• EXERCISE TASK:
The listing below contains a span that opens with the line containing "left_shell();" and closes with the line containing "from math import radians". Return that span exactly.

(CAD and scene scripts)
--- Begin ---
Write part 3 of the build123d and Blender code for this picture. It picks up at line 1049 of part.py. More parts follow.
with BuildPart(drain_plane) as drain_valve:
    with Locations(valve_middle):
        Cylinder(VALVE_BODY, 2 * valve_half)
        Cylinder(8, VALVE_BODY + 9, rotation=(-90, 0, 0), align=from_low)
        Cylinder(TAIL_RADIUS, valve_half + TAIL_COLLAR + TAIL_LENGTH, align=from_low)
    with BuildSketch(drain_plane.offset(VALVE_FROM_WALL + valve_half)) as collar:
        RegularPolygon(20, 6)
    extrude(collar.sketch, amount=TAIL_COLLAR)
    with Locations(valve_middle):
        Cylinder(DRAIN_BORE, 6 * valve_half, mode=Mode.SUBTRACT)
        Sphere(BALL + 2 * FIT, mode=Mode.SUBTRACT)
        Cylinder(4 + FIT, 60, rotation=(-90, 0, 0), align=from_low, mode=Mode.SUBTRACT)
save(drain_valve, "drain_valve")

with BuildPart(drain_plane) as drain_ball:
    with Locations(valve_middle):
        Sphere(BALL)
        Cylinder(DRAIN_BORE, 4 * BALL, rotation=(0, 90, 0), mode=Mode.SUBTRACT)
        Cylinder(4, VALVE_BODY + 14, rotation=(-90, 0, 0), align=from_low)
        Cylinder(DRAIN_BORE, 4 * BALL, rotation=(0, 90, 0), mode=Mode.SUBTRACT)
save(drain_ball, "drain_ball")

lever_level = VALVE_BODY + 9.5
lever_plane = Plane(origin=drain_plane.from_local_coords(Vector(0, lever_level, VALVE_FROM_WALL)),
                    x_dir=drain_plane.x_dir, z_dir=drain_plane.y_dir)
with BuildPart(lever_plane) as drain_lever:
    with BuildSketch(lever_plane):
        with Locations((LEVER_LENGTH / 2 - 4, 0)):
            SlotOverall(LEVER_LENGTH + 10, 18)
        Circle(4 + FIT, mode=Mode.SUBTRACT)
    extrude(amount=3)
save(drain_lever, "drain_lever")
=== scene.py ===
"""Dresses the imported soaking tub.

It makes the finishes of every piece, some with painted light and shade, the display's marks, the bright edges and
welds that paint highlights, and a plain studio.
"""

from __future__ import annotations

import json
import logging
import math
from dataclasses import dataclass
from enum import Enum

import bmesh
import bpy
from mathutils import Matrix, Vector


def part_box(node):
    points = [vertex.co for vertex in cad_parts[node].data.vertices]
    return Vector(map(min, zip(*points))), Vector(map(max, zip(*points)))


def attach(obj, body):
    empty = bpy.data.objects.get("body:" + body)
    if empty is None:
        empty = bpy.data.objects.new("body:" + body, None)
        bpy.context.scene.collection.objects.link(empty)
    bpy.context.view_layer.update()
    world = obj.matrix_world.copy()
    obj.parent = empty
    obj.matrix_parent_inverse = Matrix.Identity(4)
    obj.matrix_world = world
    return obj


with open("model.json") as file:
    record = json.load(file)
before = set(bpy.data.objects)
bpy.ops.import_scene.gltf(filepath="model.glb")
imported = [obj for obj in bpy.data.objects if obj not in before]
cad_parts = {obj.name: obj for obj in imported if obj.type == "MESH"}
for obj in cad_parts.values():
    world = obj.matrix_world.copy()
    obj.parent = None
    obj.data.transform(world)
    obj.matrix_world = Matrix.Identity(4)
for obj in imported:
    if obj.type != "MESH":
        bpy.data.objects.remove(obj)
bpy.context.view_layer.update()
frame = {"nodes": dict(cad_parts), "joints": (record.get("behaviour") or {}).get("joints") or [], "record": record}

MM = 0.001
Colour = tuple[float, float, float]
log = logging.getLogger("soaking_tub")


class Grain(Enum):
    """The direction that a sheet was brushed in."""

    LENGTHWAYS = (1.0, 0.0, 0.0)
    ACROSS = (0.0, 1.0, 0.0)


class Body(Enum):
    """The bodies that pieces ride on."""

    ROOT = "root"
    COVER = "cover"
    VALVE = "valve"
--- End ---
--- Begin ---
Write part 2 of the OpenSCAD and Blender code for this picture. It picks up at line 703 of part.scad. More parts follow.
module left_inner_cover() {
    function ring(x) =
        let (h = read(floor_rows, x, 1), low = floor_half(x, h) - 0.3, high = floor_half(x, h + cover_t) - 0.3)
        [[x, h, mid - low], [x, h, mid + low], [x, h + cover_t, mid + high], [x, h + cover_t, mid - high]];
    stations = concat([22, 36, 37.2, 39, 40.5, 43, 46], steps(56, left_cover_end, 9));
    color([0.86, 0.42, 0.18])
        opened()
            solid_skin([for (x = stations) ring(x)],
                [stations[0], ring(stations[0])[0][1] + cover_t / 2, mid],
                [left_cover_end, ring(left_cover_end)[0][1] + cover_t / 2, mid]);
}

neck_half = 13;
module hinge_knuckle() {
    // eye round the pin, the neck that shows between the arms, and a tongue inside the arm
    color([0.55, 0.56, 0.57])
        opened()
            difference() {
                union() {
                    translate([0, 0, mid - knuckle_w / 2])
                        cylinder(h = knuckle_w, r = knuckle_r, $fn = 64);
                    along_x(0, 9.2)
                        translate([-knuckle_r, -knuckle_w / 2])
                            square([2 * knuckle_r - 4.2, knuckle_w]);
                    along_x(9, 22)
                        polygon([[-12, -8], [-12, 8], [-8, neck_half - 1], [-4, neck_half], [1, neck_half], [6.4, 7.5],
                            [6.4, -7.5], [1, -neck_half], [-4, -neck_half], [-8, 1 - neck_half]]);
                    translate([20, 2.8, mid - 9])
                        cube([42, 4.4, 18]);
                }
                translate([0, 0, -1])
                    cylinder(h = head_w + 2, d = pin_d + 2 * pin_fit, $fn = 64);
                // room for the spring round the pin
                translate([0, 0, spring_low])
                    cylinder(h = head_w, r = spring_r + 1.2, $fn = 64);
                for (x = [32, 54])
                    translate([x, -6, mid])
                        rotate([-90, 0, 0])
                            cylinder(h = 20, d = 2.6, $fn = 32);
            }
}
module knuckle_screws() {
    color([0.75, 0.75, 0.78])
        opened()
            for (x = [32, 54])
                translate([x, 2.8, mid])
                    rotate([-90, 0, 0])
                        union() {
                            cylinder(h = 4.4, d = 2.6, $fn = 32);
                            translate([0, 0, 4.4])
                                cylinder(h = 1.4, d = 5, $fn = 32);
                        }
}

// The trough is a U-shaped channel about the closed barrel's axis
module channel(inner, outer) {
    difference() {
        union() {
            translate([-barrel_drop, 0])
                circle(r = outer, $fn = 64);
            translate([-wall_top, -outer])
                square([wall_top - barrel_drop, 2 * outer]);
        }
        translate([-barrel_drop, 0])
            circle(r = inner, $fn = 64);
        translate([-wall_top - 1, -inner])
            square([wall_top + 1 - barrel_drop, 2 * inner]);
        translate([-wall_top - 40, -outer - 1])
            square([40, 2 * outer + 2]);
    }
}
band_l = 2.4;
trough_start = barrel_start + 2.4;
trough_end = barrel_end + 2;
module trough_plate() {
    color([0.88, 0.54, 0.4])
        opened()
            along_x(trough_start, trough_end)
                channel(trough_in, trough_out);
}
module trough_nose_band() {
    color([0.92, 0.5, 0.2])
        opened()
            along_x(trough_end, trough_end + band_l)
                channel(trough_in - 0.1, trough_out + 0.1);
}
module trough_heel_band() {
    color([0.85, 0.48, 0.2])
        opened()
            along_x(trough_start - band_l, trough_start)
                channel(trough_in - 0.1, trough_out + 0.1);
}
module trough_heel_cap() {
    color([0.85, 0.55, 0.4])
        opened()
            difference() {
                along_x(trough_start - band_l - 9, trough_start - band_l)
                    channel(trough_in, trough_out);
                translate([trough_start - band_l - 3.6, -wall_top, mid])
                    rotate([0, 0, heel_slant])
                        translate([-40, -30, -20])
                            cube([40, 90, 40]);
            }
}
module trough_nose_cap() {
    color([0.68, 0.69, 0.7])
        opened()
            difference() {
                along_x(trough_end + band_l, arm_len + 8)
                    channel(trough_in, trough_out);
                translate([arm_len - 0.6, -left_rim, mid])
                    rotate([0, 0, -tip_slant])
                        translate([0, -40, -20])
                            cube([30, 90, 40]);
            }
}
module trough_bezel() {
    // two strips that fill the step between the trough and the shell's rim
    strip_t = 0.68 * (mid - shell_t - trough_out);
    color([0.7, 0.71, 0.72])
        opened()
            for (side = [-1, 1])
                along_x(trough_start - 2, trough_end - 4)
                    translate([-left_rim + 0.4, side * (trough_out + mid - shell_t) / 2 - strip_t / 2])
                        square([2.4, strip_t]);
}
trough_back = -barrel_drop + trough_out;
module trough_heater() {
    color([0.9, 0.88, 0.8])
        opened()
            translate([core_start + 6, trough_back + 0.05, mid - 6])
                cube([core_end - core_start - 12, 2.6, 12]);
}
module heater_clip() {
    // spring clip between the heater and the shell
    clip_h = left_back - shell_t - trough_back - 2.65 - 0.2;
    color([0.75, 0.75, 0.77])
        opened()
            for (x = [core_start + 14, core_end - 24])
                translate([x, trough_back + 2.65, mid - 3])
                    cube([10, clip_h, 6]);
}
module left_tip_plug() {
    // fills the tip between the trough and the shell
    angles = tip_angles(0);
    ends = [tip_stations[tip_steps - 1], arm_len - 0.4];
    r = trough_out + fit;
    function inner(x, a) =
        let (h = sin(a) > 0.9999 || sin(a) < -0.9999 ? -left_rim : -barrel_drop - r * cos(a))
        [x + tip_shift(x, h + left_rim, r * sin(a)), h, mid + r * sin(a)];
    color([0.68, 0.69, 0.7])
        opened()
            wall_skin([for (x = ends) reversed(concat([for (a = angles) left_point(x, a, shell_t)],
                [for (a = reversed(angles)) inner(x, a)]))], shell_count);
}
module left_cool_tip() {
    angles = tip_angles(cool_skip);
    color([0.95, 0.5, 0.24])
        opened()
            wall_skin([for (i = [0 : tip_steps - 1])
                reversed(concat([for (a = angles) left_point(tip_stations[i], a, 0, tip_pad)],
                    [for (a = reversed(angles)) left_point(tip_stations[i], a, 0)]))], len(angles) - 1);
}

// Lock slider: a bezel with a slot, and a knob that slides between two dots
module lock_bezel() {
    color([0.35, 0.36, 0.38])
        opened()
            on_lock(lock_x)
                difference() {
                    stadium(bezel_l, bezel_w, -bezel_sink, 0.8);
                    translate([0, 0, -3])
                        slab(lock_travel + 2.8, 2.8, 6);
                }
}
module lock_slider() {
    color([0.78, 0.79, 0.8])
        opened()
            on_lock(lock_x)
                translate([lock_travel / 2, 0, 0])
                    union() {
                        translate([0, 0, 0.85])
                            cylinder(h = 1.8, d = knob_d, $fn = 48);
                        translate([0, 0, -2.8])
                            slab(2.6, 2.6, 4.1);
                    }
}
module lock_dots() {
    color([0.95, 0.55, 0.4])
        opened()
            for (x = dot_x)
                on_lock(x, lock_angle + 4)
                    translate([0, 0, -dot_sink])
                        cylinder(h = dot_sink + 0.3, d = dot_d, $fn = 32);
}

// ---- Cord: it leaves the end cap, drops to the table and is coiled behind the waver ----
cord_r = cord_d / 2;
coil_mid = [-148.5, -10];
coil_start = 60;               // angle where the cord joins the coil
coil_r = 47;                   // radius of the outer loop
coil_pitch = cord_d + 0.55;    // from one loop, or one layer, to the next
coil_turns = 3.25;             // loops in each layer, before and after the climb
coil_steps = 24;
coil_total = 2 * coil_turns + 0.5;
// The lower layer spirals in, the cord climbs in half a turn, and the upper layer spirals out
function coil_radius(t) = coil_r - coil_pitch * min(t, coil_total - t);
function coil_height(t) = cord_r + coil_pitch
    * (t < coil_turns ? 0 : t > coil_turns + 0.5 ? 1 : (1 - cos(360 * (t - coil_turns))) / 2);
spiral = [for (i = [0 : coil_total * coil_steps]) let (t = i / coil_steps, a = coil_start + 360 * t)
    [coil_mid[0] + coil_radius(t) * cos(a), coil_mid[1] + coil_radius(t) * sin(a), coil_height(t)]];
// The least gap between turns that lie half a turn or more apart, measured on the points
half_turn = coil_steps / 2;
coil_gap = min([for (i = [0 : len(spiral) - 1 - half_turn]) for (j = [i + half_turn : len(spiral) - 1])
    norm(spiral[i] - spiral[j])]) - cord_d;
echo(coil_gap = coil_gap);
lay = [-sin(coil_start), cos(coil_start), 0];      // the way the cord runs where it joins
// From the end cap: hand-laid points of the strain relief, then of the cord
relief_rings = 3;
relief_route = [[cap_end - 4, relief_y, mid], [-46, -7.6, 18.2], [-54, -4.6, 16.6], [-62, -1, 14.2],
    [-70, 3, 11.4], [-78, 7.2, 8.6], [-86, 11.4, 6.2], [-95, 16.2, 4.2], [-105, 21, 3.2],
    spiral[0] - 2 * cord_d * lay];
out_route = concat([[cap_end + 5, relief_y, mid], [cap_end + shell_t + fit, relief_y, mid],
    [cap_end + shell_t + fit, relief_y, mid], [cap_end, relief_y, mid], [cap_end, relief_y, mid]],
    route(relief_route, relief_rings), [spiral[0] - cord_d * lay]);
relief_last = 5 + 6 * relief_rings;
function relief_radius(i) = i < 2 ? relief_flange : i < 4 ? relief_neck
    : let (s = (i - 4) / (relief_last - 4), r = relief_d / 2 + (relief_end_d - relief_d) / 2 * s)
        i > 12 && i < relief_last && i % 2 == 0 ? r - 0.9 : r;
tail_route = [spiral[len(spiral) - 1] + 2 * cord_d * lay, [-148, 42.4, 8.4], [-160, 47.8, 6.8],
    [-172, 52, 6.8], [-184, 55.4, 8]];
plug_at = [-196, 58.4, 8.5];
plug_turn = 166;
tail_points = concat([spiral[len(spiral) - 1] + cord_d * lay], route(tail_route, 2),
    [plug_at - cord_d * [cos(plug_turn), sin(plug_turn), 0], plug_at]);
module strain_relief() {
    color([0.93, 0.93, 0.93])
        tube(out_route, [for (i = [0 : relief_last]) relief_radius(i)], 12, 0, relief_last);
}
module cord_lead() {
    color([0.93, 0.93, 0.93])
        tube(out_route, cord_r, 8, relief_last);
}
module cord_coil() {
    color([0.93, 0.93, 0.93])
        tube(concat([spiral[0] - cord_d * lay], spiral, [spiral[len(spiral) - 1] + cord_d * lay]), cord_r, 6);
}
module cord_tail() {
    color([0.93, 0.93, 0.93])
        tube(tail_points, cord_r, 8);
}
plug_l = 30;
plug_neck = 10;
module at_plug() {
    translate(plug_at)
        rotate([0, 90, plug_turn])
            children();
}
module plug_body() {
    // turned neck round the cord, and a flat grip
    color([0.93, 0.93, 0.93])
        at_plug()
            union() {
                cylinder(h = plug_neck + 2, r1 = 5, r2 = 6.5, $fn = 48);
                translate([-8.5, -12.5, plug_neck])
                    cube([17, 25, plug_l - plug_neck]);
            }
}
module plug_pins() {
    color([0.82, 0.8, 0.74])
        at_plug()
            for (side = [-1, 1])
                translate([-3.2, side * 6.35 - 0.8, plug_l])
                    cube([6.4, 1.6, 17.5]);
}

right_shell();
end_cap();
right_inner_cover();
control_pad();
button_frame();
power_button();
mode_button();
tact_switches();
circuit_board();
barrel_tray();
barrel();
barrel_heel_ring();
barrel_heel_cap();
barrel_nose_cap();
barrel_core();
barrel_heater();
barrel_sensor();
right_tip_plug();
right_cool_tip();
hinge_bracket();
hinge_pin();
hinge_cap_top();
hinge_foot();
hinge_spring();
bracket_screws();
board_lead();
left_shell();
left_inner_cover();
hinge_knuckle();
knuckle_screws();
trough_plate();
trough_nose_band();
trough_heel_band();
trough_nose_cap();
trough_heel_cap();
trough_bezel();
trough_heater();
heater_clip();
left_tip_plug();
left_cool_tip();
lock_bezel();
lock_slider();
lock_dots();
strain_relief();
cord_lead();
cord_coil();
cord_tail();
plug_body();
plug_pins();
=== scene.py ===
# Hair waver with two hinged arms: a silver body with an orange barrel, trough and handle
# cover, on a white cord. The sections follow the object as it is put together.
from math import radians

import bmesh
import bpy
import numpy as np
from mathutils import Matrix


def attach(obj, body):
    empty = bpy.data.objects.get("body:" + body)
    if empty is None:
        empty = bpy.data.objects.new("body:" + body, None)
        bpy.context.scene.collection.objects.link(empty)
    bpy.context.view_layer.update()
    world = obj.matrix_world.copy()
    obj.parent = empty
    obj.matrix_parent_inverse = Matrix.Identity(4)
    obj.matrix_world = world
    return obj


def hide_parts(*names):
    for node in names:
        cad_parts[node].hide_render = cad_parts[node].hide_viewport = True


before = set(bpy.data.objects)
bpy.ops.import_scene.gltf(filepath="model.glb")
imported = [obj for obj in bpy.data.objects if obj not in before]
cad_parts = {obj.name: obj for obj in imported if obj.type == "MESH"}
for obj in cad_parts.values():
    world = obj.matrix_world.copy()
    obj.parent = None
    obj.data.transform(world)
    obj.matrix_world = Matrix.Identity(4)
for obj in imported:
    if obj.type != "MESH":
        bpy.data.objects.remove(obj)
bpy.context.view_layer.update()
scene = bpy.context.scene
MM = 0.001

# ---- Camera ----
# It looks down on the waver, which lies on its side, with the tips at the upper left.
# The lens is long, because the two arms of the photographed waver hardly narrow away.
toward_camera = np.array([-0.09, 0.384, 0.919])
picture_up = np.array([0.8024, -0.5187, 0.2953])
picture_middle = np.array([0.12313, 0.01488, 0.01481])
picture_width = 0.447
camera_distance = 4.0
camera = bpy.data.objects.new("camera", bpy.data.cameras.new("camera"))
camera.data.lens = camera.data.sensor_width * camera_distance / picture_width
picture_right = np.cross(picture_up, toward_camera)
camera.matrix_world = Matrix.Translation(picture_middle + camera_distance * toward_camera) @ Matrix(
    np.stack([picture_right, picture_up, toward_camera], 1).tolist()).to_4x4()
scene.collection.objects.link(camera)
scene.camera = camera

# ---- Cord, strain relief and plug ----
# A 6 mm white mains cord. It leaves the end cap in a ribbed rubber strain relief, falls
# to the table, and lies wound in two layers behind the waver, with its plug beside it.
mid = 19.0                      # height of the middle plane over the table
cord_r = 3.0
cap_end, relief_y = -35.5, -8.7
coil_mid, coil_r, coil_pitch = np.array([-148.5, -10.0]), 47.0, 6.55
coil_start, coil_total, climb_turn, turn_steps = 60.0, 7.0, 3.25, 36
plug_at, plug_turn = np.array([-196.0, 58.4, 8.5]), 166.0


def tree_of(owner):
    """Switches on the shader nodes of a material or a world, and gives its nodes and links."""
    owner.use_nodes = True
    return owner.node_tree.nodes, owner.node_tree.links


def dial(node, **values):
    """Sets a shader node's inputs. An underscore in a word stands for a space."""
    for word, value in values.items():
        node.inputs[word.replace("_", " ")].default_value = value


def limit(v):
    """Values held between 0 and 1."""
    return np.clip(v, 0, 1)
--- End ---
• FULL RESPONSE:
left_shell();
left_inner_cover();
hinge_knuckle();
knuckle_screws();
trough_plate();
trough_nose_band();
trough_heel_band();
trough_nose_cap();
trough_heel_cap();
trough_bezel();
trough_heater();
heater_clip();
left_tip_plug();
left_cool_tip();
lock_bezel();
lock_slider();
lock_dots();
strain_relief();
cord_lead();
cord_coil();
cord_tail();
plug_body();
plug_pins();
=== scene.py ===
# Hair waver with two hinged arms: a silver body with an orange barrel, trough and handle
# cover, on a white cord. The sections follow the object as it is put together.
from math import radians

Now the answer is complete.